Decoupling involves identifying the core mission-critical functions and separating them from the bureaucratic superstructure. This requires:
- Vertical Slicing: Instead of trying to fix the whole department, create a small, autonomous "Cell" that handles a specific subset of the workload using entirely new processes and technology.
- The "Zero-Base" Process Audit: Every step in a workflow must be justified from a value-add perspective. If a step exists only for "oversight" but has never caught a significant error, it must be deleted.
- Hard Capping Coordination Costs: Limit the number of people allowed in any decision-making meeting to five. If a decision requires ten people, it is not a decision; it is a negotiation, and the process is flawed.
The final stage of departmental decay is characterized by a total loss of trust from the public or the parent organization. At this stage, the department is no longer seen as a tool for progress but as an obstacle to be bypassed. To avoid this, leadership must shift from a "growth mindset"—which equates bigger budgets with more power—to a "throughput mindset," where the goal is the maximum volume of high-quality outcomes with the minimum possible internal friction.
The most effective "fit for purpose" departments are those that operate with the invisible efficiency of a utility. If a department is constantly in the news, it is because its internal friction has become high enough to generate heat. The objective is to reduce that friction through radical simplification, even if it means dismantling the very structures that current management uses to justify its existence.

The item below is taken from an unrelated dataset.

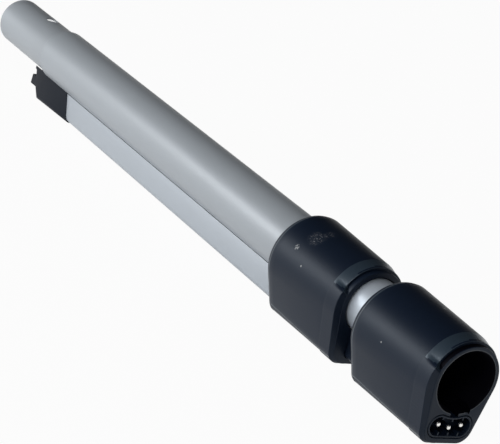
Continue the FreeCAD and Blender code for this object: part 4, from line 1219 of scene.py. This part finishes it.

The strategic imperative is clear: stop trying to manage the complexity and start ruthlessly eliminating it. Any process that cannot be explained on a single page or executed by a single person without three different software logins is a failure of design, not a failure of personnel. The path forward is not "better management" of a broken system, but the architectural demolition of the barriers between the citizen and the service.